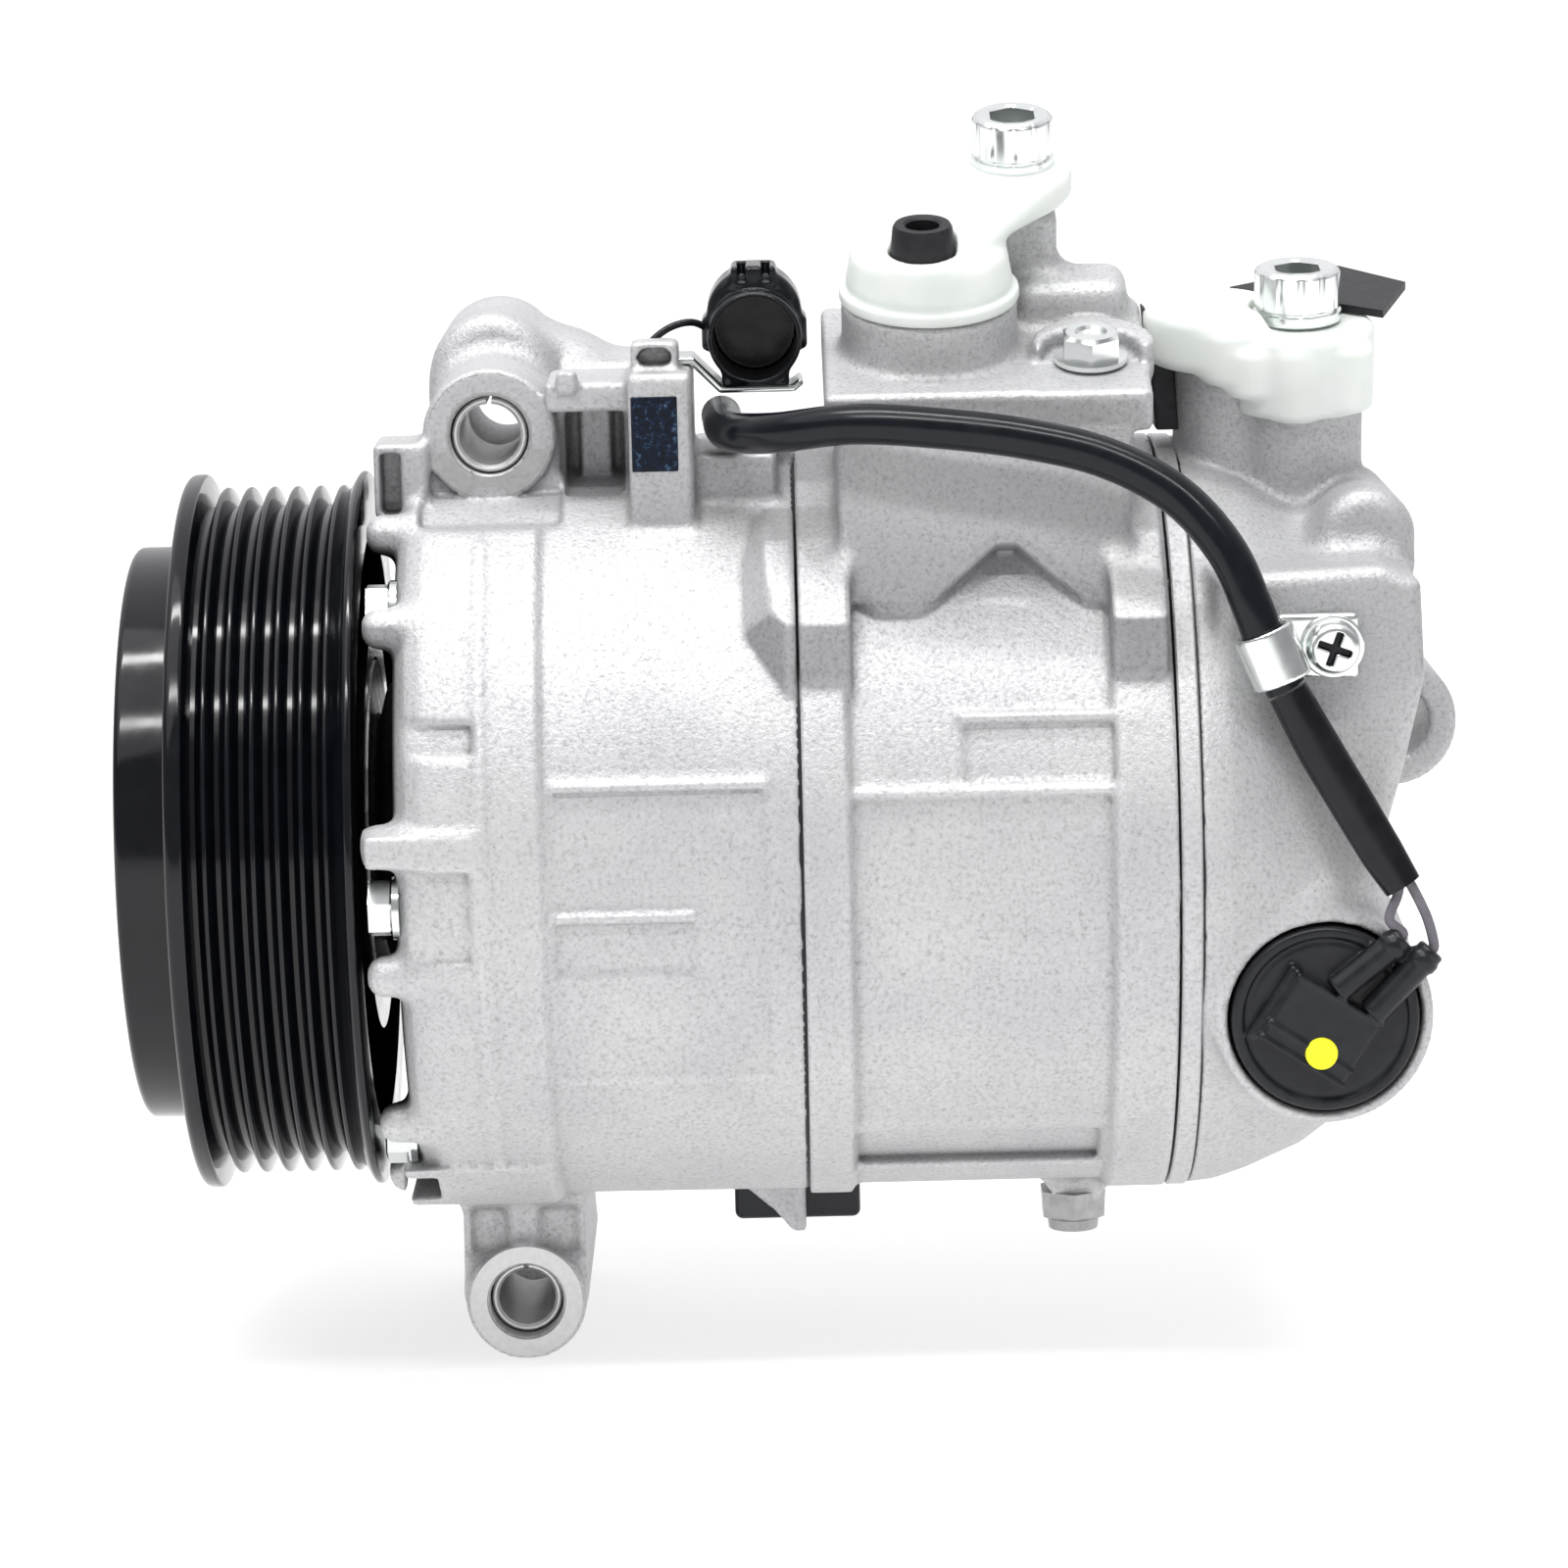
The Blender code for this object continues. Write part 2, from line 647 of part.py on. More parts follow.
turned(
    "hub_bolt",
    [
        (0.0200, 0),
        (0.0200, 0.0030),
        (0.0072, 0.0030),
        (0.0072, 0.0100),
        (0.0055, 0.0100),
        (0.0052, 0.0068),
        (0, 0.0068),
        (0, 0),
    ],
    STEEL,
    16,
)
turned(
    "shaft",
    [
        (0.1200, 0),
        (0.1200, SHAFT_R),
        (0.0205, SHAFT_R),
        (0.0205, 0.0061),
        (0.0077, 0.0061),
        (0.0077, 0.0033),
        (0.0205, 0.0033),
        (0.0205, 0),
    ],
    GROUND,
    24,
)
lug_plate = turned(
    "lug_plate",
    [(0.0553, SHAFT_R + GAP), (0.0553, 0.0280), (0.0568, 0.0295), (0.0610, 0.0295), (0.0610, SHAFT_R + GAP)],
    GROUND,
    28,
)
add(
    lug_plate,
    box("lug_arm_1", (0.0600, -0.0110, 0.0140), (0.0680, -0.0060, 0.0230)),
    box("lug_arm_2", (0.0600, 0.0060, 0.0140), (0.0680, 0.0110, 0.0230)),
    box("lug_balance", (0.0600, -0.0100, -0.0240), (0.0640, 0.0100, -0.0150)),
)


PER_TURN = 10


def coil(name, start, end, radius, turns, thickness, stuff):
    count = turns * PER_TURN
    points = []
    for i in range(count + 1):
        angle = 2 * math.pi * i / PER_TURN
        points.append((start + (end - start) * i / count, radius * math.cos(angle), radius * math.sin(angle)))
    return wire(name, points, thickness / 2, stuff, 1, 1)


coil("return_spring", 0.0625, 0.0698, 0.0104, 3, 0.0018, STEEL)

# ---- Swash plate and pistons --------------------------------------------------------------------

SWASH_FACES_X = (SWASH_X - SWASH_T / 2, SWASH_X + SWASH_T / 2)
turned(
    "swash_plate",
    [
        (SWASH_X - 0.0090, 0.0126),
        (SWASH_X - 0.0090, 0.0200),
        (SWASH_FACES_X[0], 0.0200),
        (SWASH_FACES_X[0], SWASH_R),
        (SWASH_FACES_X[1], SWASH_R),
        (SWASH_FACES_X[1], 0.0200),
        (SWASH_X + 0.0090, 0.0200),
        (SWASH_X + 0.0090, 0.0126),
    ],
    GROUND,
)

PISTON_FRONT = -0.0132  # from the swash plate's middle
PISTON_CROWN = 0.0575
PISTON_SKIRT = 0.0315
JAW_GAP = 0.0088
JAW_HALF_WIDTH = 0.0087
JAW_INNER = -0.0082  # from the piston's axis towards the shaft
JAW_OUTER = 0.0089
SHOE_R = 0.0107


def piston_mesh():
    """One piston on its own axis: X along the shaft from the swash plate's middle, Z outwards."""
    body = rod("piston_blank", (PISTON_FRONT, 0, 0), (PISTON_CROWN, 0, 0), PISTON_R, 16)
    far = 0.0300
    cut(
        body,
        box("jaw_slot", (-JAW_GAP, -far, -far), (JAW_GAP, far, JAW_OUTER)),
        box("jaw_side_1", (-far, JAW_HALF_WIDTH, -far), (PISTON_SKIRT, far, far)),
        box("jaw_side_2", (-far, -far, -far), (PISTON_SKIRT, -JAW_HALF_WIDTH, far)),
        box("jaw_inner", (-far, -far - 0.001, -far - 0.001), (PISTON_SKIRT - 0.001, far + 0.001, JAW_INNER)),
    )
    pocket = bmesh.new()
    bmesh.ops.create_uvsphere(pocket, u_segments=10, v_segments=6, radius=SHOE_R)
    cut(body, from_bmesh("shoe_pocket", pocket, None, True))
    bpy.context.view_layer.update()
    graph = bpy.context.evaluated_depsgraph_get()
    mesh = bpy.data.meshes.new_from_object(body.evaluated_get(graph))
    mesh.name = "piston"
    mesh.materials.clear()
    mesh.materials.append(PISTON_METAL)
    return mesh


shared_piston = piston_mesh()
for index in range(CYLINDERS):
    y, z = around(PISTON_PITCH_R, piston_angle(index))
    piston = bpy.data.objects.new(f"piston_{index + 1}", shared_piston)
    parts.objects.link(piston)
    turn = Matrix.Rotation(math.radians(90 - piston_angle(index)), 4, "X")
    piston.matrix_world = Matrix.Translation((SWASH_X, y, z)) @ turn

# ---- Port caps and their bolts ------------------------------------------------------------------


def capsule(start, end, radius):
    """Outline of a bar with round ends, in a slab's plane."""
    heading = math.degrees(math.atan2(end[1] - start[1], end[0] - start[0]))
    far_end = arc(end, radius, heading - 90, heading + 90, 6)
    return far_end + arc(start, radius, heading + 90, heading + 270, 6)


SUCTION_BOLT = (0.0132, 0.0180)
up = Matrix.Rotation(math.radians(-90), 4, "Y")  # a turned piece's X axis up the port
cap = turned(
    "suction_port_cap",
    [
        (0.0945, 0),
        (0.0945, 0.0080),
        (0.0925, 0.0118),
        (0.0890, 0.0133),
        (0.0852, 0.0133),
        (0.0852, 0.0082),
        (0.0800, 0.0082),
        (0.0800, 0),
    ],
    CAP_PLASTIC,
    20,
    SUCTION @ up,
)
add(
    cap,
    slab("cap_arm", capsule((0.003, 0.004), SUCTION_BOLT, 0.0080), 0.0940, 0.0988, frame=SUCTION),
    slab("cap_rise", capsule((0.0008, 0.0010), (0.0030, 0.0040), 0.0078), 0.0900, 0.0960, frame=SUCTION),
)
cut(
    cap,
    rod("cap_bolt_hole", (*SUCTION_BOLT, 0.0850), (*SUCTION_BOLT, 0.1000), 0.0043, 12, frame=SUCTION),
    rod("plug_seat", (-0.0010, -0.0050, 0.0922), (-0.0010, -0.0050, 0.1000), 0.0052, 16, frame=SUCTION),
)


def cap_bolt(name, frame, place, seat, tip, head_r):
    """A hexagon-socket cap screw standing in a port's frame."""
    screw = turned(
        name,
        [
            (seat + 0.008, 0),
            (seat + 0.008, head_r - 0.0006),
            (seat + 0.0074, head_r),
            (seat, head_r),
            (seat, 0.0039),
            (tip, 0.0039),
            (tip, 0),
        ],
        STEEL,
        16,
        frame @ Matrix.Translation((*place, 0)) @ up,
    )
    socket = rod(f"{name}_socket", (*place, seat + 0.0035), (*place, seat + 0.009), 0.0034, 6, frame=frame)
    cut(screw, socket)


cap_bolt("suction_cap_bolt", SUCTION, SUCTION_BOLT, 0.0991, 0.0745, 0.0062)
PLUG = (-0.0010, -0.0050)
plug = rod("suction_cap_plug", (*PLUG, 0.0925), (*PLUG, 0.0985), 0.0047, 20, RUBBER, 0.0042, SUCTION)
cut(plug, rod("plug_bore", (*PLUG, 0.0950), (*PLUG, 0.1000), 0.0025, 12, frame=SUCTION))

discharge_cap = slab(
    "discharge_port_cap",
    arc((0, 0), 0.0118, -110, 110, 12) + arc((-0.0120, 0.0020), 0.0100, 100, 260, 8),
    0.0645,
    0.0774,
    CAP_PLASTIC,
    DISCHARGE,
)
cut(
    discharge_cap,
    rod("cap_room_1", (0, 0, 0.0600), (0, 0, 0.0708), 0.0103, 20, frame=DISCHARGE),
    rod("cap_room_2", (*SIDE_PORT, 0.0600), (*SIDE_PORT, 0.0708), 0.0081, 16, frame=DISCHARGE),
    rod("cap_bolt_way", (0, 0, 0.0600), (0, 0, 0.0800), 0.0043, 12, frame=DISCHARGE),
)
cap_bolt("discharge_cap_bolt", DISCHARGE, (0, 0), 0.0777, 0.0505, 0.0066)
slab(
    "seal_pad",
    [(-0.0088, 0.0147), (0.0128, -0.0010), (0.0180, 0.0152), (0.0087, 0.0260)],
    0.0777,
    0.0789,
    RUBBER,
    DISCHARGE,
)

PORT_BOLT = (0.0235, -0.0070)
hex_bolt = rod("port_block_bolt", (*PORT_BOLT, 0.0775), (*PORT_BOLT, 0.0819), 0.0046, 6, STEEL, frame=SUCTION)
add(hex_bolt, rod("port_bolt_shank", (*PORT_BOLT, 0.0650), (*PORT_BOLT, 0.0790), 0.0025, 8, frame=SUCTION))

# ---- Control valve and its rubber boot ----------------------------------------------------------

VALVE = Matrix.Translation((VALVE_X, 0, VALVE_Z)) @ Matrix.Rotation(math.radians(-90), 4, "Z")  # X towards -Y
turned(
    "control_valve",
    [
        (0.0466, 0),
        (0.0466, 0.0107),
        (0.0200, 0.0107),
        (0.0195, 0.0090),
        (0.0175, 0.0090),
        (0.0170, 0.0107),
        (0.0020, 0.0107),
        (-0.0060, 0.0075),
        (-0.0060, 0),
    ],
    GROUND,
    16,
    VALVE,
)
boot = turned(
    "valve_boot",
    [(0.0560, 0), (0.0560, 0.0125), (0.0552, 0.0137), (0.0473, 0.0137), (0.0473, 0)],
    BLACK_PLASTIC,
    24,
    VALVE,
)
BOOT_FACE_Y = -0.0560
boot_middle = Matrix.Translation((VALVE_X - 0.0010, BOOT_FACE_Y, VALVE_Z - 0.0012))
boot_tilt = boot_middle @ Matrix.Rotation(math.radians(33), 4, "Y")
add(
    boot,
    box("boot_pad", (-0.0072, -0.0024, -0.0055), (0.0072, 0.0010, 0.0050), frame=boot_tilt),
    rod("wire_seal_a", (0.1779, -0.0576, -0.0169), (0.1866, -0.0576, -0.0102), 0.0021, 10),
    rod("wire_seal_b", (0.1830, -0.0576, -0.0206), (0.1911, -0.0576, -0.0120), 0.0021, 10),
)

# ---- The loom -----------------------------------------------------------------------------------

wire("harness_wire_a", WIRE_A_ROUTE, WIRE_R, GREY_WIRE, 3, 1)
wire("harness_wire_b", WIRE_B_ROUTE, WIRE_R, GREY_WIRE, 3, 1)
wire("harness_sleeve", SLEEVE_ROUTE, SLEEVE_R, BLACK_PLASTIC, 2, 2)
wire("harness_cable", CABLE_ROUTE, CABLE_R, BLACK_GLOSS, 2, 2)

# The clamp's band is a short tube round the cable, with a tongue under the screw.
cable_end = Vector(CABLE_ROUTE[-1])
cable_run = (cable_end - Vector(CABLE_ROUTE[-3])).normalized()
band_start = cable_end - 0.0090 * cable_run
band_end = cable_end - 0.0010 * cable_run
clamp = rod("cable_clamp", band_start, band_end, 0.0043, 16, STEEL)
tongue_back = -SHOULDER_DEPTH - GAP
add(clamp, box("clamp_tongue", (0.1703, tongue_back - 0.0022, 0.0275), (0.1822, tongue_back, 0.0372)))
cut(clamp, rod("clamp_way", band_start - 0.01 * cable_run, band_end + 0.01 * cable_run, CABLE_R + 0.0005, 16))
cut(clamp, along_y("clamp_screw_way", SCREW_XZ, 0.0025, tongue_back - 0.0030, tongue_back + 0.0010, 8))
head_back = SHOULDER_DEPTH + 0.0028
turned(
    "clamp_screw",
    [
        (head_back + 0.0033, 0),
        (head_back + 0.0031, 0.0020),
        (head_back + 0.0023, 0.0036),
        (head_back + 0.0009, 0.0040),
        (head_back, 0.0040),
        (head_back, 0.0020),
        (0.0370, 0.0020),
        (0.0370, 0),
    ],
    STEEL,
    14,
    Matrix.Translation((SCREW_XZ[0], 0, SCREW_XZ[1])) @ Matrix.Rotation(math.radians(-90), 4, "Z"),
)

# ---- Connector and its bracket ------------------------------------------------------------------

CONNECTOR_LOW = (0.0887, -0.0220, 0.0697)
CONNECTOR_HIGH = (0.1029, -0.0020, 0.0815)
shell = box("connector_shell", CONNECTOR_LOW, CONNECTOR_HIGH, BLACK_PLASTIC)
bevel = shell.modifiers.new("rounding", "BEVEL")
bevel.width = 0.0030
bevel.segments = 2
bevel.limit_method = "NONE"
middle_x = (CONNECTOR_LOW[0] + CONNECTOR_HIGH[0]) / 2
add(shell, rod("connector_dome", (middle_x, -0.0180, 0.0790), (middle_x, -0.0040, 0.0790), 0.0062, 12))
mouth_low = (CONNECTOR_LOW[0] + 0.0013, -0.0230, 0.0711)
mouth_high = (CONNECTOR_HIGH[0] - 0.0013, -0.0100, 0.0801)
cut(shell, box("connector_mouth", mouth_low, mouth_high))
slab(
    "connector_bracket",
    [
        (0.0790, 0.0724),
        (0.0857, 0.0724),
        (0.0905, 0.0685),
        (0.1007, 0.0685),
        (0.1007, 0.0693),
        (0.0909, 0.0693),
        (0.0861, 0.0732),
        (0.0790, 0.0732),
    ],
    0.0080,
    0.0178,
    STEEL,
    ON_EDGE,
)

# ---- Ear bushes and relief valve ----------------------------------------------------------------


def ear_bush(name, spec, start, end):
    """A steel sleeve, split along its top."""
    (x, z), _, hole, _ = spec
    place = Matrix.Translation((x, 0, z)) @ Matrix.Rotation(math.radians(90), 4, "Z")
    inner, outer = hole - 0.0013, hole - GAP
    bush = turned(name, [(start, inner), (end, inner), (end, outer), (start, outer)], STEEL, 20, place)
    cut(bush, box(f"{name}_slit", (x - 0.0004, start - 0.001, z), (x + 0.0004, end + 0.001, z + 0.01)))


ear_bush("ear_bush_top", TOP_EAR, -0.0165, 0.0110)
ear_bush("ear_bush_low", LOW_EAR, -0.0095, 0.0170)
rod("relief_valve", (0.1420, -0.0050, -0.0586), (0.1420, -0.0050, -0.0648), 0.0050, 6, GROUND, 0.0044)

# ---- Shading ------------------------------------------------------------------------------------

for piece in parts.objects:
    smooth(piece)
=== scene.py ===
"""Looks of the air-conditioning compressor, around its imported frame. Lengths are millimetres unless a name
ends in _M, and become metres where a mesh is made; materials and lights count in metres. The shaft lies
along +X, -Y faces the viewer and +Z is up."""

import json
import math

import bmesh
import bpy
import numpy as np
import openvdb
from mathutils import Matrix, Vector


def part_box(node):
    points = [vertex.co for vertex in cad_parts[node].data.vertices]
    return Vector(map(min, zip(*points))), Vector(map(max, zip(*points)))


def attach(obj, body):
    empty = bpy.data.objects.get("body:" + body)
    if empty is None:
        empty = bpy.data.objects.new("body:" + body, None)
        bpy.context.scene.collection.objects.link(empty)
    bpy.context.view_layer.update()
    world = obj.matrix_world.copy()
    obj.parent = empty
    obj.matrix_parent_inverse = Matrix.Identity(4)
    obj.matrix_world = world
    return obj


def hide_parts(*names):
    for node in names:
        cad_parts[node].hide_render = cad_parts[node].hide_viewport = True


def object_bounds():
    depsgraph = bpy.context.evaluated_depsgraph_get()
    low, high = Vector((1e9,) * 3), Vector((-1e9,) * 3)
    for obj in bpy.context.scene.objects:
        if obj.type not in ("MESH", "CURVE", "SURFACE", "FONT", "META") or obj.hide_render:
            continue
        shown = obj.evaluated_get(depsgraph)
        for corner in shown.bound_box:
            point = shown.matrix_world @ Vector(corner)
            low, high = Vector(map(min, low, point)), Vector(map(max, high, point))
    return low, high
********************
• _WHAT YOU NEED TO DO_
Repeat, word for word, the lines from the opening of the material through the line containing "# ---- Swash".

• _WRITTEN ANSWER_
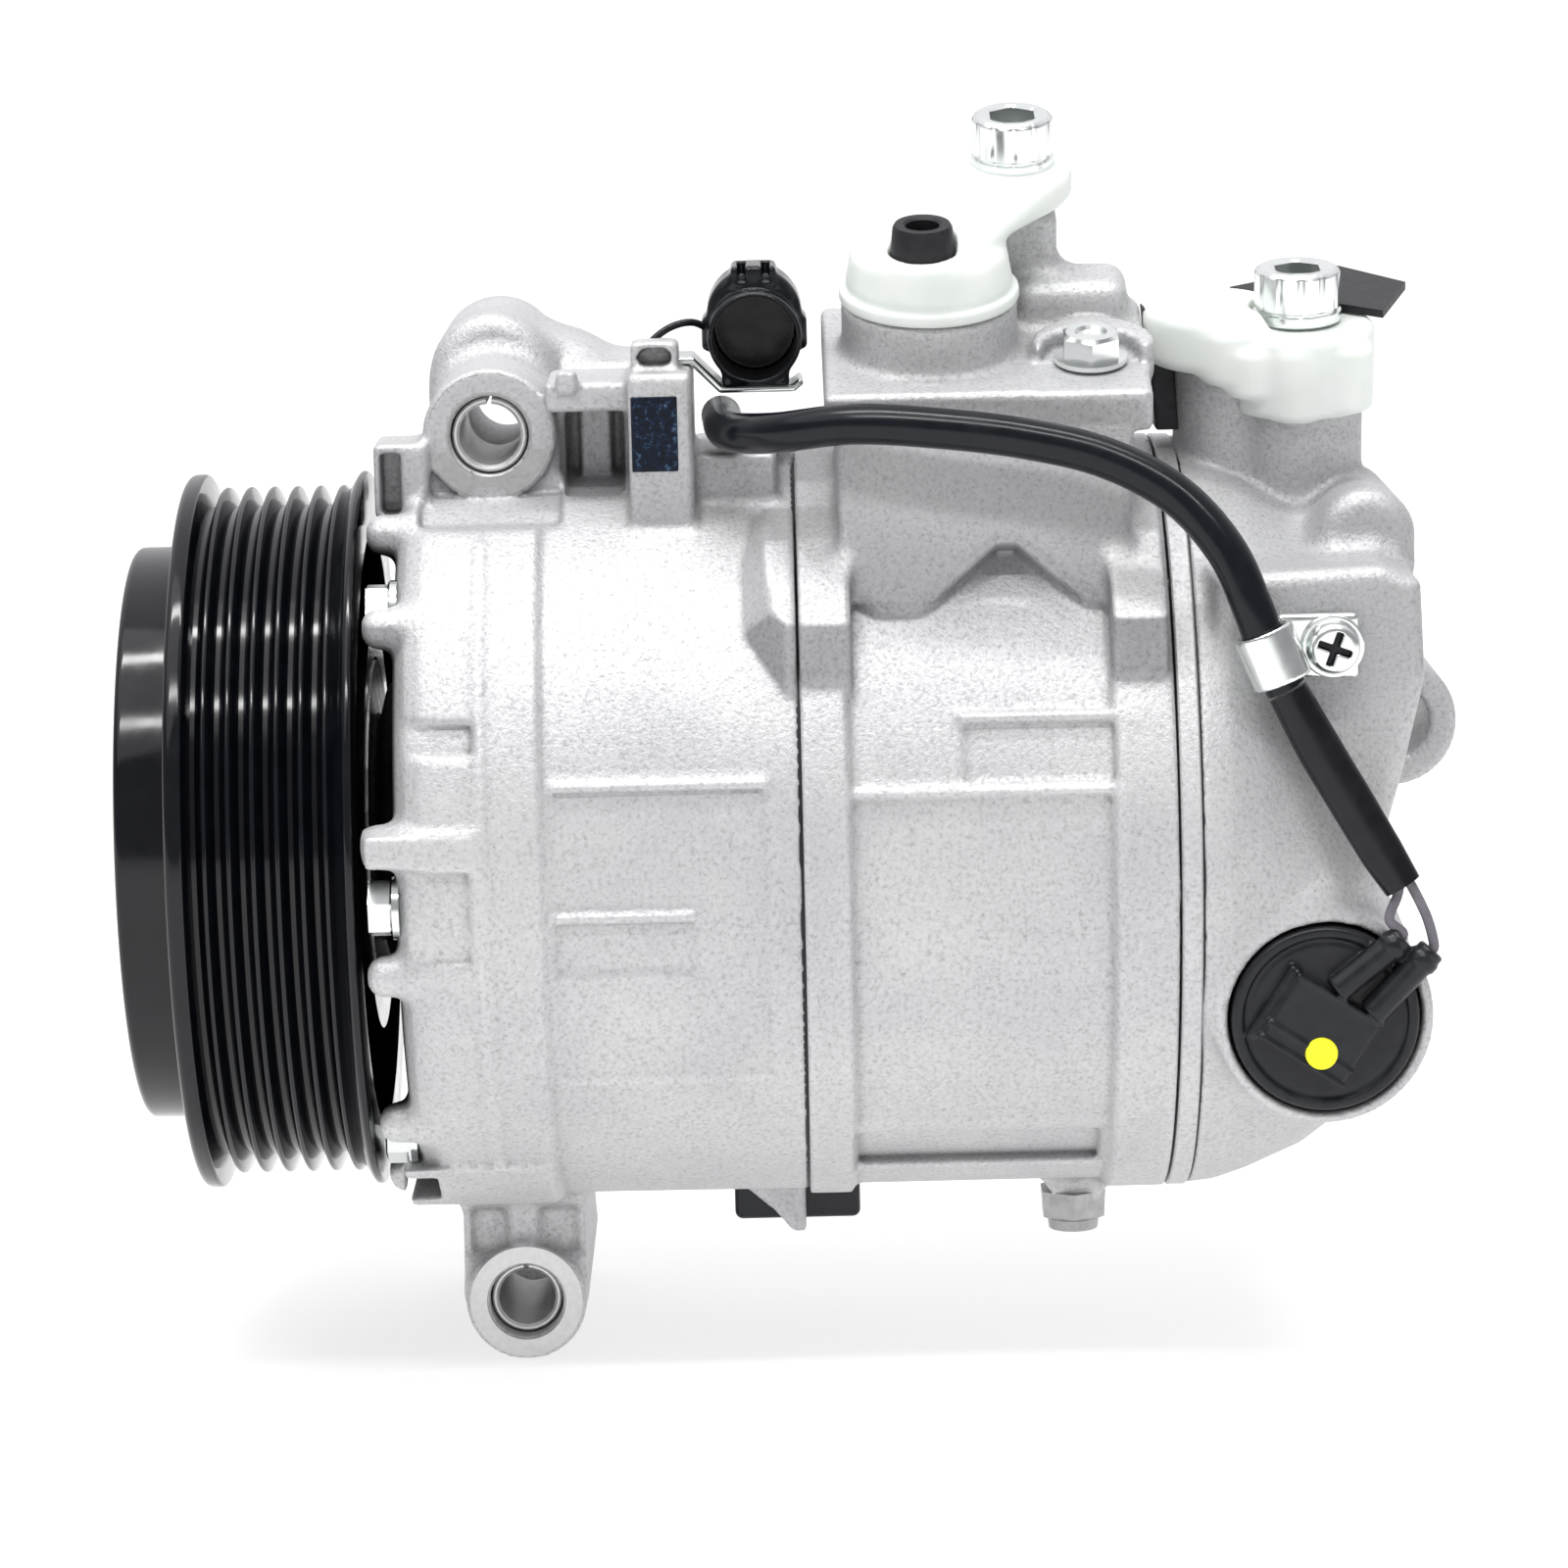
The Blender code for this object continues. Write part 2, from line 647 of part.py on. More parts follow.
turned(
    "hub_bolt",
    [
        (0.0200, 0),
        (0.0200, 0.0030),
        (0.0072, 0.0030),
        (0.0072, 0.0100),
        (0.0055, 0.0100),
        (0.0052, 0.0068),
        (0, 0.0068),
        (0, 0),
    ],
    STEEL,
    16,
)
turned(
    "shaft",
    [
        (0.1200, 0),
        (0.1200, SHAFT_R),
        (0.0205, SHAFT_R),
        (0.0205, 0.0061),
        (0.0077, 0.0061),
        (0.0077, 0.0033),
        (0.0205, 0.0033),
        (0.0205, 0),
    ],
    GROUND,
    24,
)
lug_plate = turned(
    "lug_plate",
    [(0.0553, SHAFT_R + GAP), (0.0553, 0.0280), (0.0568, 0.0295), (0.0610, 0.0295), (0.0610, SHAFT_R + GAP)],
    GROUND,
    28,
)
add(
    lug_plate,
    box("lug_arm_1", (0.0600, -0.0110, 0.0140), (0.0680, -0.0060, 0.0230)),
    box("lug_arm_2", (0.0600, 0.0060, 0.0140), (0.0680, 0.0110, 0.0230)),
    box("lug_balance", (0.0600, -0.0100, -0.0240), (0.0640, 0.0100, -0.0150)),
)


PER_TURN = 10


def coil(name, start, end, radius, turns, thickness, stuff):
    count = turns * PER_TURN
    points = []
    for i in range(count + 1):
        angle = 2 * math.pi * i / PER_TURN
        points.append((start + (end - start) * i / count, radius * math.cos(angle), radius * math.sin(angle)))
    return wire(name, points, thickness / 2, stuff, 1, 1)


coil("return_spring", 0.0625, 0.0698, 0.0104, 3, 0.0018, STEEL)

# ---- Swash plate and pistons --------------------------------------------------------------------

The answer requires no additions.